Volumes fell 15% because of declines in the US and Europe, although rebounding Chinese demand helped the number to this level. Differentiated businesses such as spray foam maintained their margins, but volume fell as coronavirus shutdowns hit the insulation, automotive and elastomer sectors.
In North America, spray foam, part of untsman Building Solutions, is the company's fastest growing business. Despite coronavirus shutdowns that business contributed $15m adjusted EBITDA in Q2.
CEO Peter Huntsman put the company's performance in the first half of 2020 to its move into downstream areas that now account for about two-thirds of demand.
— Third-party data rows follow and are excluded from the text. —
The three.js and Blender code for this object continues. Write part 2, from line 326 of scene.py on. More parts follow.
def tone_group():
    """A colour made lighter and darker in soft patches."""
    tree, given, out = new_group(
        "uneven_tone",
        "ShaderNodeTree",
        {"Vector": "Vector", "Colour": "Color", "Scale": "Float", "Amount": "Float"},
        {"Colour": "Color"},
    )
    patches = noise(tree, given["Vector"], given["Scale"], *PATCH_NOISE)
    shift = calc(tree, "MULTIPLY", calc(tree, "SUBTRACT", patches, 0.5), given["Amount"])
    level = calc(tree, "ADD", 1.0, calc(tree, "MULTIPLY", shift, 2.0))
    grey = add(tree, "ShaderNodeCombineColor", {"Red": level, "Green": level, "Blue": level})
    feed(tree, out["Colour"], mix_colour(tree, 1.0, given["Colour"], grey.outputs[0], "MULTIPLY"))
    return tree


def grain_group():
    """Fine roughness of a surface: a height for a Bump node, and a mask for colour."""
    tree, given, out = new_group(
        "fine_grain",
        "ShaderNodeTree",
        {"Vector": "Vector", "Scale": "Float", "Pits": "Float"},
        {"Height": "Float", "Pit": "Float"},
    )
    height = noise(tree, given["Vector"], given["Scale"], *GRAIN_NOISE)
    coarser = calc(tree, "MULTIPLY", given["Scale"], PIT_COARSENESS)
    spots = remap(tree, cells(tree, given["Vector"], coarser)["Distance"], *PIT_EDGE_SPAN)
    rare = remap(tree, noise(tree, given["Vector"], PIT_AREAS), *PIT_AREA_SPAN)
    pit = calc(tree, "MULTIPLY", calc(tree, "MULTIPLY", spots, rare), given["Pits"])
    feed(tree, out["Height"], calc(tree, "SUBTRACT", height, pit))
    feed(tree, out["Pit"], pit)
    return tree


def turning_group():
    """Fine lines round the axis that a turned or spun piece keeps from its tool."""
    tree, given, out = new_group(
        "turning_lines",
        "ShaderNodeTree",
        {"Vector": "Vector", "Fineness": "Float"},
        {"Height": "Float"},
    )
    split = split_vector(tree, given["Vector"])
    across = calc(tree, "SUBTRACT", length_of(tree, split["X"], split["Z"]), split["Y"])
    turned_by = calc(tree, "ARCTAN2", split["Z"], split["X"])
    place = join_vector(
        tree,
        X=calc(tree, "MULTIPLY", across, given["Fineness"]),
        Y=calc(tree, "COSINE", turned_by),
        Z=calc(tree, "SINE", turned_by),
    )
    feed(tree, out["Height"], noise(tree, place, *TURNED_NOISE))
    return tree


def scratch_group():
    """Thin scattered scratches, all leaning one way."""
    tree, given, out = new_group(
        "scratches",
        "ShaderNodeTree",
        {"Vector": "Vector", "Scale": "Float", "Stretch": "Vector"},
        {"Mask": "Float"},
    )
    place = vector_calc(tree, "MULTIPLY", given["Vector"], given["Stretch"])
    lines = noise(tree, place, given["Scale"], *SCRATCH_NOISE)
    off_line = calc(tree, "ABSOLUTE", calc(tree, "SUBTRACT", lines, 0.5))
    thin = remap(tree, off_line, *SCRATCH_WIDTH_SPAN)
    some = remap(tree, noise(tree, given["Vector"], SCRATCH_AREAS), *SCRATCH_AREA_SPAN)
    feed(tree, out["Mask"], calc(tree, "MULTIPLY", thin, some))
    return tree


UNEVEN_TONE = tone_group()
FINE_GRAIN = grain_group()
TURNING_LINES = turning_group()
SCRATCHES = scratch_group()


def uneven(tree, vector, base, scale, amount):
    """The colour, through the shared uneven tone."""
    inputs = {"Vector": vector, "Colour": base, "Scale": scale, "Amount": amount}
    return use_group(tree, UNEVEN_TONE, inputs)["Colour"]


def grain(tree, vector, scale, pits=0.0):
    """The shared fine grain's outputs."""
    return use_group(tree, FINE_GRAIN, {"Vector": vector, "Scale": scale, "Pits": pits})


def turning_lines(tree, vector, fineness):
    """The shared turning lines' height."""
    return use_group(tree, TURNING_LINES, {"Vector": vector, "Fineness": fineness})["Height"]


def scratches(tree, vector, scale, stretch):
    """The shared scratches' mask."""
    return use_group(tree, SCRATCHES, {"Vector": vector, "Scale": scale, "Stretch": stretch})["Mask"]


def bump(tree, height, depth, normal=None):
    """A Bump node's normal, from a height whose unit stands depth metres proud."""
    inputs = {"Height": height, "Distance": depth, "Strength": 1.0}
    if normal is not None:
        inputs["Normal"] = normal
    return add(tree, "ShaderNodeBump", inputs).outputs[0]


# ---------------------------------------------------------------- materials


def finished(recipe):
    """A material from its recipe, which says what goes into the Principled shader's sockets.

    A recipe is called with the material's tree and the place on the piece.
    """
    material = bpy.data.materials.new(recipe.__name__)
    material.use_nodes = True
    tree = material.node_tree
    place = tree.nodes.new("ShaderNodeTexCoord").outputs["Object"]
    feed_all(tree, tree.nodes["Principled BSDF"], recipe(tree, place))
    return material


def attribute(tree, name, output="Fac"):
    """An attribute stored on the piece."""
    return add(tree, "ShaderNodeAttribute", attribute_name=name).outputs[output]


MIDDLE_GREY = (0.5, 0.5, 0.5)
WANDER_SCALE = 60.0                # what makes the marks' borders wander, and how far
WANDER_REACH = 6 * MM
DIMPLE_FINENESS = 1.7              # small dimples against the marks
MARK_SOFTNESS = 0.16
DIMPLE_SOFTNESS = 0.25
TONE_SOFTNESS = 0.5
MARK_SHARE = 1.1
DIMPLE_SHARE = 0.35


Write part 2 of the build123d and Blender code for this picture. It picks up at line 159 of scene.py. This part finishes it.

This, he said, included 1bn lb (450 kT) of what he considers to be polymeric commodity grade materials.
‘We'll incrementally expand our capacity as we can,’ he said. ‘But the focus has to be on how we add greater margin, greater consistency, greater reliability to the 3bn lbs. If we can get that 3bn lbs operating consistency at 15-20% EBITDA margin in the coming years, that will be a unique global franchise.'
In terms of MDI capacity in the second quarter, Peter Huntsman added: ‘ Europe is running at about 60%, Americas is probably at 70% and Asia is probably at 70%. So globally… about 66%.'
In July he said Europe was at 65%, and the Americas 75%. 'Asia is for us, about 95%,’ he claimed. ‘We're moving as much as we can right now in China.' He added that other producers were probably matching production to demand.
'I'd be shocked if somebody was trying to add tonnage in today's sort of market conditions. I think it would just be a colossal waste of shareholder money,' he said.